From a human rights perspective, Trump’s press conference after the summit was actually worse for human rights than if he hadn’t said anything at all. For those of us who have been documenting and monitoring human rights violations in North Korea, there is no doubt in any of our minds that the regime did not know what was happening in these gulag-like prison camps. What Trump said about Otto Warmbier, an American citizen whose family sued the regime, how he felt Kim Jong Un didn’t know what was going on in the prisons and that he takes Kim Jong Un at his word — was probably the worst possible thing he could have said for human rights.
From that perspective, I understand the frustration of many defectors. Most people want peace and know that military options will not lead to a happy outcome for anyone. At the same time, you don’t want to forget that we’re working with a brutal regime that oppresses its people and deprives them of so many of the rights and freedoms that are enshrined in universal norms and international conventions. For defectors and human rights advocates, it’s a hard balance of knowing we don’t want war but at the same time how far do you go with the antics of pageantry and theatrics to please this dictator.

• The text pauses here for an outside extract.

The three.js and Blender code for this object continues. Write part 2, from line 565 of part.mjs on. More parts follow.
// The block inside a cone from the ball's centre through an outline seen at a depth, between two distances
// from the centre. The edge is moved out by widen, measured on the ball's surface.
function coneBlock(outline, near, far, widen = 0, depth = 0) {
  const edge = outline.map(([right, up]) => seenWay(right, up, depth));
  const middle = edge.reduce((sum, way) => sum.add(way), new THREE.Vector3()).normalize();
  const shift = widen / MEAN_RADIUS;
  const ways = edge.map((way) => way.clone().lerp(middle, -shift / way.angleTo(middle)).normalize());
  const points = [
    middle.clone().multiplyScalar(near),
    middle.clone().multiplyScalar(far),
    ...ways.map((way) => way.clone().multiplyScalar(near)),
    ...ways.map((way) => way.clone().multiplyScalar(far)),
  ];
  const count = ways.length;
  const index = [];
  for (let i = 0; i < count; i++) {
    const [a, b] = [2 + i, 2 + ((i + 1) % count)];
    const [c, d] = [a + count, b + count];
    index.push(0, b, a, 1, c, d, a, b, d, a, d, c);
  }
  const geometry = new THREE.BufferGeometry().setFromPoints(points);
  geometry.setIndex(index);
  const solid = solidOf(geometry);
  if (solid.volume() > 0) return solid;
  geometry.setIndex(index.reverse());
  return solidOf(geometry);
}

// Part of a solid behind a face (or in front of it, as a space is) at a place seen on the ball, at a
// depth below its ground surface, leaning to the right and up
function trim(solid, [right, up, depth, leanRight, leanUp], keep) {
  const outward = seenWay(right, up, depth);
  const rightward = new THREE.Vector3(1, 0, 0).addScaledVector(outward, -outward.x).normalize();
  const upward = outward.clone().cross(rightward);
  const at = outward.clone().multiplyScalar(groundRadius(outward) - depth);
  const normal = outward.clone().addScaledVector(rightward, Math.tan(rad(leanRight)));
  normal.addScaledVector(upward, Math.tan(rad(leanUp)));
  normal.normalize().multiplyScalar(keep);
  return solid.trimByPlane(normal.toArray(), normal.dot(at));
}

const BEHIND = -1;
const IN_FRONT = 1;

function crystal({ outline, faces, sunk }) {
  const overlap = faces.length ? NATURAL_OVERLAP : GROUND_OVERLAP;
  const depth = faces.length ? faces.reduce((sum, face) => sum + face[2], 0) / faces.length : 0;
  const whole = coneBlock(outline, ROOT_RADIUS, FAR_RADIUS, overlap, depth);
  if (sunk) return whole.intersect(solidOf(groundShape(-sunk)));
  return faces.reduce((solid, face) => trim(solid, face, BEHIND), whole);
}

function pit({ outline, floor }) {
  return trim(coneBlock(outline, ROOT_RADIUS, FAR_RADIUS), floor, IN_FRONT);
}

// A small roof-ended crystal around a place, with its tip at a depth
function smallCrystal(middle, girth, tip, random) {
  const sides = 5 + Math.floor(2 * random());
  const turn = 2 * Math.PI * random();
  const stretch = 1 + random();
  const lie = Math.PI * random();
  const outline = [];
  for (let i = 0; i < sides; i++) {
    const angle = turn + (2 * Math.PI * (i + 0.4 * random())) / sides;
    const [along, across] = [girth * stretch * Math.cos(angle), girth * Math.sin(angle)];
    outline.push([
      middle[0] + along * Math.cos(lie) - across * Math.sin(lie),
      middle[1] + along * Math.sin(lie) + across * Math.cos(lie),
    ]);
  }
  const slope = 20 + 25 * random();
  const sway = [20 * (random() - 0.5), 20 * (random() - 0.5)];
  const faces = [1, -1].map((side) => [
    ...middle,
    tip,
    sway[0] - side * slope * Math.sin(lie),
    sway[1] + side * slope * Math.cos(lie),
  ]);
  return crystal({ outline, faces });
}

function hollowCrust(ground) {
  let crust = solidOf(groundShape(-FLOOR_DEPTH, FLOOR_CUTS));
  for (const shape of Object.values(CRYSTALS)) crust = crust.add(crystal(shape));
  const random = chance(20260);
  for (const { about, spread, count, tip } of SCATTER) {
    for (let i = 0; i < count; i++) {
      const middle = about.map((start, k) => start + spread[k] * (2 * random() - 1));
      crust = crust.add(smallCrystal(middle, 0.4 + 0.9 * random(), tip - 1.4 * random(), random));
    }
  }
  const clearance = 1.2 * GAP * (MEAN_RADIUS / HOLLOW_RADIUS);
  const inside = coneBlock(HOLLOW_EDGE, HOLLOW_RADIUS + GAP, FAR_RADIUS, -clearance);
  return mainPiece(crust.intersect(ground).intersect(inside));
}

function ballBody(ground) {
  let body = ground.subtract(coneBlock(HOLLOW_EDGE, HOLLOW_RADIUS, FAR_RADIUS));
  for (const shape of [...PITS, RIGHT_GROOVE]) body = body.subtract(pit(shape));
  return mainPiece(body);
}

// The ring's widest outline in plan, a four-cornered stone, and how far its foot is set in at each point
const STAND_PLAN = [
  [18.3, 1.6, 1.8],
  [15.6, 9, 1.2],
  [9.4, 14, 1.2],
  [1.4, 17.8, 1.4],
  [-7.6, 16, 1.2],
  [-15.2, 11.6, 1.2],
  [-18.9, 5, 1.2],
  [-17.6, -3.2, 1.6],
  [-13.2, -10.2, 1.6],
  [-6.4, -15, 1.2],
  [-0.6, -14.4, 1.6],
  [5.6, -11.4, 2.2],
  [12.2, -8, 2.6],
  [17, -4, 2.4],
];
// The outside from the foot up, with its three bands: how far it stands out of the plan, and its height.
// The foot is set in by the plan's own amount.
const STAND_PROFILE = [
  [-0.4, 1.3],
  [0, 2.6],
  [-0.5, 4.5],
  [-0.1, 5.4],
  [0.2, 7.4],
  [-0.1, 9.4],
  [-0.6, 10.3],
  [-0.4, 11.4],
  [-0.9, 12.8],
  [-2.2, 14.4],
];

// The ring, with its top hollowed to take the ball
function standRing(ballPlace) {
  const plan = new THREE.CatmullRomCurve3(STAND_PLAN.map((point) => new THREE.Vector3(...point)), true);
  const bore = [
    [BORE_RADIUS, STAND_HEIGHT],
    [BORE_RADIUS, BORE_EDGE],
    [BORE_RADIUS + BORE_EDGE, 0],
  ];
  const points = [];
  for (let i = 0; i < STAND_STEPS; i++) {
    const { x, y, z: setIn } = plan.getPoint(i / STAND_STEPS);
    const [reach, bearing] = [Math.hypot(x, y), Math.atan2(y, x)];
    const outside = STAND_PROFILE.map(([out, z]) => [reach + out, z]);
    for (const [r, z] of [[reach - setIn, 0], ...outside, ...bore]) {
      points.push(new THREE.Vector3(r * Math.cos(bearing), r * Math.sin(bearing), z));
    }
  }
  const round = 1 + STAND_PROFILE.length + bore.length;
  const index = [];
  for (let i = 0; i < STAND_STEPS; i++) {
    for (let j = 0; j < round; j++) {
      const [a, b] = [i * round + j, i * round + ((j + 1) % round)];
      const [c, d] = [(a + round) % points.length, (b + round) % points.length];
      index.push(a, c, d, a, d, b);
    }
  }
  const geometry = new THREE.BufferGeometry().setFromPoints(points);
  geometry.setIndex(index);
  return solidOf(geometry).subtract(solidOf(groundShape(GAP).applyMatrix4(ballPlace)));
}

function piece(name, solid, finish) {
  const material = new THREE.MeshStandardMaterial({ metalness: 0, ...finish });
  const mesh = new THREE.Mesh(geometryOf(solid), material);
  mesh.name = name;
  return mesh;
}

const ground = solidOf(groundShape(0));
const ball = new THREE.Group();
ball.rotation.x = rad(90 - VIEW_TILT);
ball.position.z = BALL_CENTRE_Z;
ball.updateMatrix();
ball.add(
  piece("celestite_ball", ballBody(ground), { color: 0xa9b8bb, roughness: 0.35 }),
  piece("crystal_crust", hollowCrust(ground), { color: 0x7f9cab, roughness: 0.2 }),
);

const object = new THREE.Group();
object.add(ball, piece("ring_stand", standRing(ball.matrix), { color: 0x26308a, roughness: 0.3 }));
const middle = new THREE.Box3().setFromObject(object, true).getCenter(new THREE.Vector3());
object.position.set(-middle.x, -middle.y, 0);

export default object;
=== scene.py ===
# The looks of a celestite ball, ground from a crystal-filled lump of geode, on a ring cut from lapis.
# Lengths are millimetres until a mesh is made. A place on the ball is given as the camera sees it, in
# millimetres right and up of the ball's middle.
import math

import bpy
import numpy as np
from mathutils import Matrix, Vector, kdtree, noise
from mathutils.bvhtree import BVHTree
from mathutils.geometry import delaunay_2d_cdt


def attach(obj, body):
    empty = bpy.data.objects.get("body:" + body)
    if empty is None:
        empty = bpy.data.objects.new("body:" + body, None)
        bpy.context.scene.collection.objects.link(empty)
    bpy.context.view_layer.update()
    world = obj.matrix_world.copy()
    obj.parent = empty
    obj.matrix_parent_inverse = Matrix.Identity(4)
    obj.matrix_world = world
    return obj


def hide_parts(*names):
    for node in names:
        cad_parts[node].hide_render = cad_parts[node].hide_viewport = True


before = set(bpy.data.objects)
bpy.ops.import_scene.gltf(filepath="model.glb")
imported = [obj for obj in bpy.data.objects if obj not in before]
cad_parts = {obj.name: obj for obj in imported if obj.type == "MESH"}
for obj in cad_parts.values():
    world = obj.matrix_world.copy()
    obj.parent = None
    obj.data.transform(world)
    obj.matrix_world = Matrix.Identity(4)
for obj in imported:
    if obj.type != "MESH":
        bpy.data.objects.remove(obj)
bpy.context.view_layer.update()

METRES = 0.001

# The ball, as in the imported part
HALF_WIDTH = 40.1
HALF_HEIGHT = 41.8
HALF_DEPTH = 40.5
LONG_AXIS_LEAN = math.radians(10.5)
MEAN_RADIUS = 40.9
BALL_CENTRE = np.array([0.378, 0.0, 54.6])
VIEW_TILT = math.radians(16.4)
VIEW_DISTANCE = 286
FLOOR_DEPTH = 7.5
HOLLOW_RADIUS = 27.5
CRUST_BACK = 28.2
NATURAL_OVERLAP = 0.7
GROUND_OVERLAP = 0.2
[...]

When you see a superpower like the U.S. having these leader-to-leader talks and legitimizing diplomatic relations without any reference to human rights, it becomes easier for other countries to think that human rights is not a priority for the U.S.. The enforcement in human rights doesn't often come from the actual enforcement of international laws and conventions; the power of human rights comes in the form of monitoring and 'naming and shaming' from the international community. Legitimizing Kim Jong Un, greeting and treating him like a rock star, buries the human rights issues and makes it easier for others to brush it aside.